• Your objective:
In the listing below, find the line that contains "Continue the build123d" and the line that contains "return fillet(tip, 1.9)". Quote both and every line between them, exactly, and nothing more.

• Supplied entries:
▼▼▼
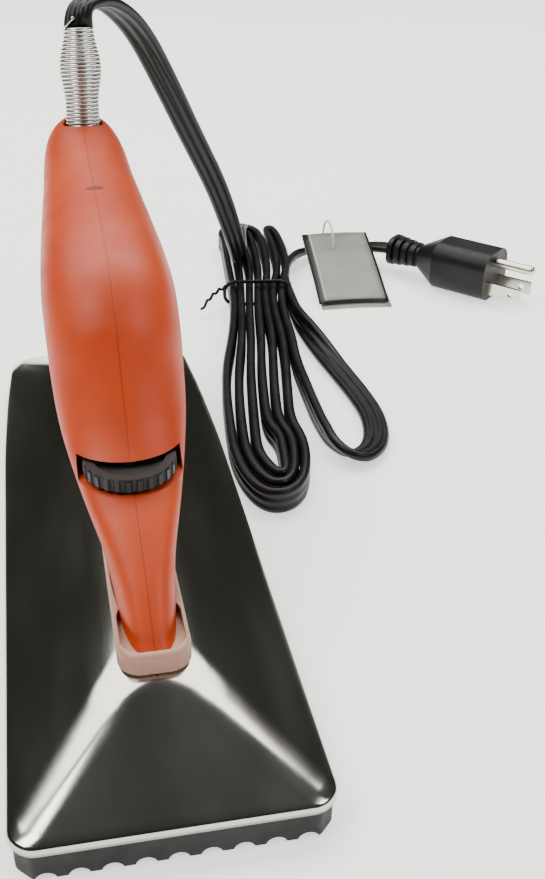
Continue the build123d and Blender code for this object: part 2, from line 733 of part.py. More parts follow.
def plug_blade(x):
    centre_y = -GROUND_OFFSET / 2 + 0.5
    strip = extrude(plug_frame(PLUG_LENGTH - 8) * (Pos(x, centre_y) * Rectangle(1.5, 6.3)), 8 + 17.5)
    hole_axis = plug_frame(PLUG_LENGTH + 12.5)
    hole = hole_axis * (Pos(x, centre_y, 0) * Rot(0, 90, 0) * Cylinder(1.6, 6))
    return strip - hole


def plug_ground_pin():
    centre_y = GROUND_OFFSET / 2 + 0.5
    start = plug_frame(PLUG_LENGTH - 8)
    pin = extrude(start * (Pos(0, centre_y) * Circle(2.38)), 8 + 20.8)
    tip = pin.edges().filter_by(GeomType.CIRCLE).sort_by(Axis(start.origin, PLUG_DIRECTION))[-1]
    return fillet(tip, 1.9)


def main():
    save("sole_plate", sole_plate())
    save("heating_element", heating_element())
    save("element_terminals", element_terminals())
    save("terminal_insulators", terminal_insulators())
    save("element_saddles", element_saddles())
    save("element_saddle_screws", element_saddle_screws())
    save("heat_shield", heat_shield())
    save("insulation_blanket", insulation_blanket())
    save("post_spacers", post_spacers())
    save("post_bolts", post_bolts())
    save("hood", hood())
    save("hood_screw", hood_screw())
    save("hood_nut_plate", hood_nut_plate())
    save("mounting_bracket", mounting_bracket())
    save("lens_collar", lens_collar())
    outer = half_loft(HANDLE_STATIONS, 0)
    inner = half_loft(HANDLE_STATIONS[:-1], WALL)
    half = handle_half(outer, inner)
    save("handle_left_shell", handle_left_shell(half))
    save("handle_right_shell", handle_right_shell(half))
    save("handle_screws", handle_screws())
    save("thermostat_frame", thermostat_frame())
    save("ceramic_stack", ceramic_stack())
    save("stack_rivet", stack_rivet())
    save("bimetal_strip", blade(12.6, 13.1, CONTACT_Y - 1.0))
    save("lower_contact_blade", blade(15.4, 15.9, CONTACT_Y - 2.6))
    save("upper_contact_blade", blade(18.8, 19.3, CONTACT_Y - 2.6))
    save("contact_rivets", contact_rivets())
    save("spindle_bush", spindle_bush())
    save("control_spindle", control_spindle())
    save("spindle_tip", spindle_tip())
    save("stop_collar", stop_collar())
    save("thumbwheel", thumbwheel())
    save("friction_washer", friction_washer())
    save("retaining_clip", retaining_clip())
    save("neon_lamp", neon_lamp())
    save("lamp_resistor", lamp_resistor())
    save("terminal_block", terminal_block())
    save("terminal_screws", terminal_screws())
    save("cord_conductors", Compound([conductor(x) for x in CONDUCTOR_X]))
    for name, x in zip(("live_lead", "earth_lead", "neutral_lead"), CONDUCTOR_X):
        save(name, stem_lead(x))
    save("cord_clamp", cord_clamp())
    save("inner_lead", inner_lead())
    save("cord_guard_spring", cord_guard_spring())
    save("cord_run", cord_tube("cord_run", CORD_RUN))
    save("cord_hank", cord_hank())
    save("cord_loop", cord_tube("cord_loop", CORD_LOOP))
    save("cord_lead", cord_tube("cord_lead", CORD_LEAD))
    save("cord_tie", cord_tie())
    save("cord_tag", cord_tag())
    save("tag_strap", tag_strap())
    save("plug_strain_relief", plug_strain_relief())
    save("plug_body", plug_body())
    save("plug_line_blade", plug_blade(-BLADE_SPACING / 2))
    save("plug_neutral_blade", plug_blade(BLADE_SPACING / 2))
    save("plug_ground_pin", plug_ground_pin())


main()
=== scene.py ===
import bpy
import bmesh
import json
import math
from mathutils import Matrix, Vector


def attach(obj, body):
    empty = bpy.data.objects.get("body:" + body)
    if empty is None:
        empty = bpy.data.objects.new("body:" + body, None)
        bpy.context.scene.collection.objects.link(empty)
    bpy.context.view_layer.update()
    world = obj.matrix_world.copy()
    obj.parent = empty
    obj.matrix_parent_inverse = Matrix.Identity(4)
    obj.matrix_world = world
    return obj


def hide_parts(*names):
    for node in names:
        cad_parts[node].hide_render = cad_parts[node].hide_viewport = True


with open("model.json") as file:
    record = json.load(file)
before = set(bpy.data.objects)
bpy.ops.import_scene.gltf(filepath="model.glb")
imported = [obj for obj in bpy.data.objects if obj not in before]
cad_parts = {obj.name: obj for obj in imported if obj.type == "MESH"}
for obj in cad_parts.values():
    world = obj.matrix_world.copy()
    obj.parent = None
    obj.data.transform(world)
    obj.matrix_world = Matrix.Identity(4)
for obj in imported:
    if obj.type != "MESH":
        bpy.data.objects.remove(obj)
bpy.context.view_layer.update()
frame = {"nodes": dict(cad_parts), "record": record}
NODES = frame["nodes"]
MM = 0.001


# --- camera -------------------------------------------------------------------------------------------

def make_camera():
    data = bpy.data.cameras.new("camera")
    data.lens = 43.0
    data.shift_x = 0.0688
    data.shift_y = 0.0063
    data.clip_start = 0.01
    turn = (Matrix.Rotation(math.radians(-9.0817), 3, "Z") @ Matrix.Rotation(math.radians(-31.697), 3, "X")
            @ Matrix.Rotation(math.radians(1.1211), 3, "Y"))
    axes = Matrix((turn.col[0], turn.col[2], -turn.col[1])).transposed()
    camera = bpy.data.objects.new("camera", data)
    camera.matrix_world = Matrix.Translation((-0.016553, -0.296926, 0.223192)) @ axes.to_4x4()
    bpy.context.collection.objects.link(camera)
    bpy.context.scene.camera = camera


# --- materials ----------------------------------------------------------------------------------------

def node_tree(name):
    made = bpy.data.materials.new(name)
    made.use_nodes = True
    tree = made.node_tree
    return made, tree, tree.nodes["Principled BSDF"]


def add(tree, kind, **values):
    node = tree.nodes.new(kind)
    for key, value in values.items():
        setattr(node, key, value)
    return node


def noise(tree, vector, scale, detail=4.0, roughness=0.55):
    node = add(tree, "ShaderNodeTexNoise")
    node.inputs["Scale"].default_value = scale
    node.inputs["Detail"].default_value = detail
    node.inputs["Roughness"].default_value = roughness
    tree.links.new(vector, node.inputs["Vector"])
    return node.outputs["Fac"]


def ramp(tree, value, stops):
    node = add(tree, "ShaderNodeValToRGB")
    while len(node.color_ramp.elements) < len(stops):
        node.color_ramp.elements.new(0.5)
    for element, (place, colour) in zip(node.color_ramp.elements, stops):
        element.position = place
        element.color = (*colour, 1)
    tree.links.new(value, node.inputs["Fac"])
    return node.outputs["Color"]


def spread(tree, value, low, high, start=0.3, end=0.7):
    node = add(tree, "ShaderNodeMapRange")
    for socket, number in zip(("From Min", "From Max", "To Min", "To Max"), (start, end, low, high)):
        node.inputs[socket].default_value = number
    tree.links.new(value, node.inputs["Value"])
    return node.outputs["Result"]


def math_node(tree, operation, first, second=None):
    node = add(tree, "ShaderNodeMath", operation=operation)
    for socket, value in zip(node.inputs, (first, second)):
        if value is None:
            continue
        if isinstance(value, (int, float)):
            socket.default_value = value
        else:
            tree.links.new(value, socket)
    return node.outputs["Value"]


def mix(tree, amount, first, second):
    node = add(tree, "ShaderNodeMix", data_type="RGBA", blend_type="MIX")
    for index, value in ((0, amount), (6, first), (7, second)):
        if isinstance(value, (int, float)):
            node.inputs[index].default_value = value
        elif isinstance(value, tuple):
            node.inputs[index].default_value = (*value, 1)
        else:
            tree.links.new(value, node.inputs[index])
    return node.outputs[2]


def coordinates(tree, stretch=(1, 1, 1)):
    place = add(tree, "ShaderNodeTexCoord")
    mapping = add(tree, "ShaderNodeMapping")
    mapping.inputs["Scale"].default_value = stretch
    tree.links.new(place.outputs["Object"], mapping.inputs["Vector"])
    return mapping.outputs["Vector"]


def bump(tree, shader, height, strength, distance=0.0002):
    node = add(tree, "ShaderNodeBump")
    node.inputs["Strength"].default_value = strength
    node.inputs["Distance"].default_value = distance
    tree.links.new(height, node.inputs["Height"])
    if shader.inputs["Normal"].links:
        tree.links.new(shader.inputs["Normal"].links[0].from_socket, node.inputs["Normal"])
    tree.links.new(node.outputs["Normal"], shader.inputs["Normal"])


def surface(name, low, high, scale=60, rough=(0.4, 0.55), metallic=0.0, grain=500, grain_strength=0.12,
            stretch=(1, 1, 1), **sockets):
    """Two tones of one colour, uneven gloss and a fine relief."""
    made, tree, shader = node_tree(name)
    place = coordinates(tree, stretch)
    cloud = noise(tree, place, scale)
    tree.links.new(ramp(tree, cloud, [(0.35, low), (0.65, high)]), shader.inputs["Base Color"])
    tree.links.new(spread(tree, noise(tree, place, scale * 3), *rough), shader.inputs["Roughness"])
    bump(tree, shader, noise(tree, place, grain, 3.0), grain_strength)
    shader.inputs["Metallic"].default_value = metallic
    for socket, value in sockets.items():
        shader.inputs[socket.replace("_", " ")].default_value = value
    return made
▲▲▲
▼▼▼
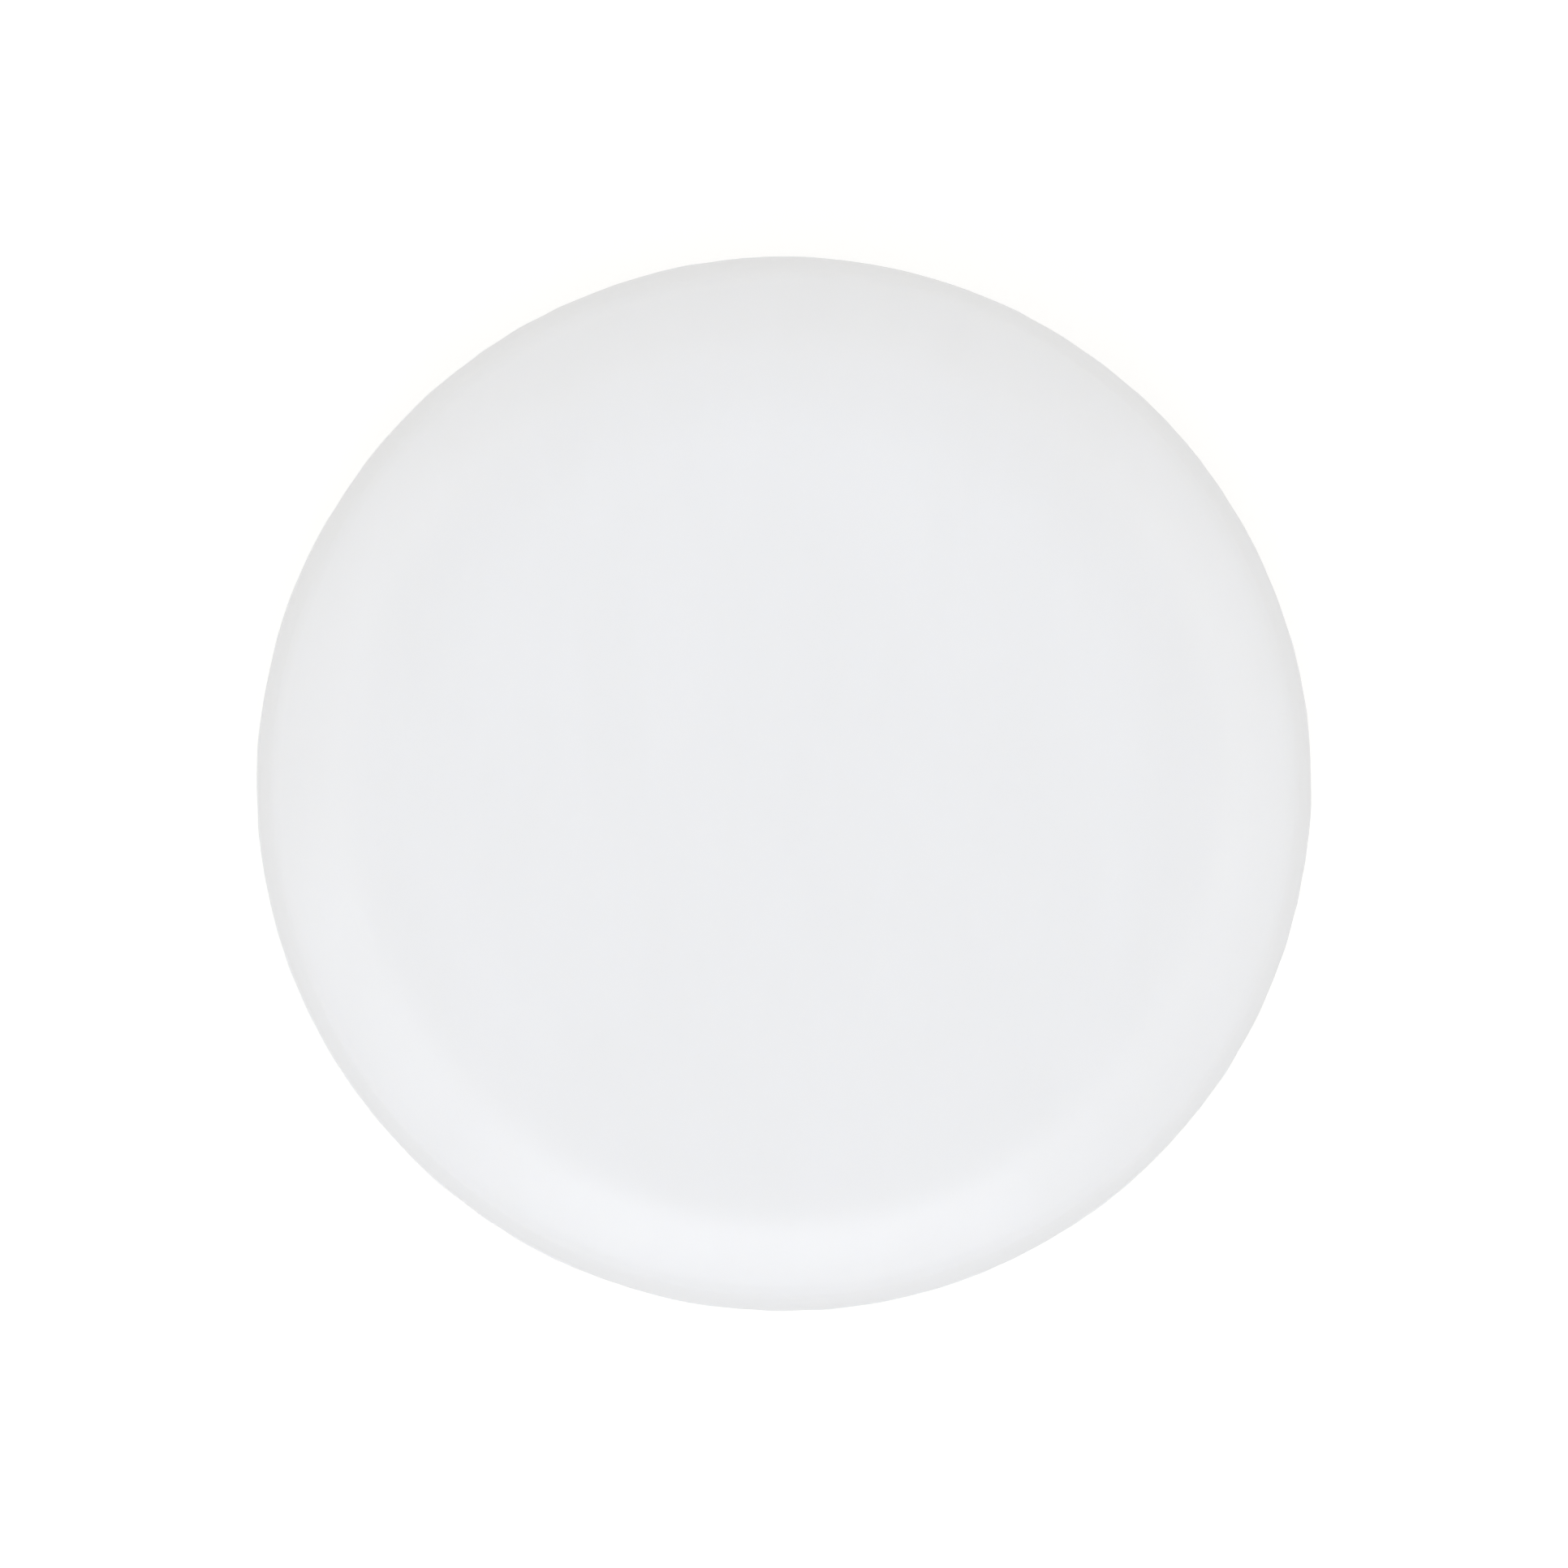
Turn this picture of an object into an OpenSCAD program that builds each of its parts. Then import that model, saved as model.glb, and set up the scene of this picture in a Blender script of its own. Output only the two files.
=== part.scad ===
▲▲▲
▼▼▼
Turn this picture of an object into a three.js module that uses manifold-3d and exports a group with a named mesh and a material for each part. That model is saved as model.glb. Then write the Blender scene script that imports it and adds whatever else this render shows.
▲▲▲
• Full answer:
Continue the build123d and Blender code for this object: part 2, from line 733 of part.py. More parts follow.
def plug_blade(x):
    centre_y = -GROUND_OFFSET / 2 + 0.5
    strip = extrude(plug_frame(PLUG_LENGTH - 8) * (Pos(x, centre_y) * Rectangle(1.5, 6.3)), 8 + 17.5)
    hole_axis = plug_frame(PLUG_LENGTH + 12.5)
    hole = hole_axis * (Pos(x, centre_y, 0) * Rot(0, 90, 0) * Cylinder(1.6, 6))
    return strip - hole


def plug_ground_pin():
    centre_y = GROUND_OFFSET / 2 + 0.5
    start = plug_frame(PLUG_LENGTH - 8)
    pin = extrude(start * (Pos(0, centre_y) * Circle(2.38)), 8 + 20.8)
    tip = pin.edges().filter_by(GeomType.CIRCLE).sort_by(Axis(start.origin, PLUG_DIRECTION))[-1]
    return fillet(tip, 1.9)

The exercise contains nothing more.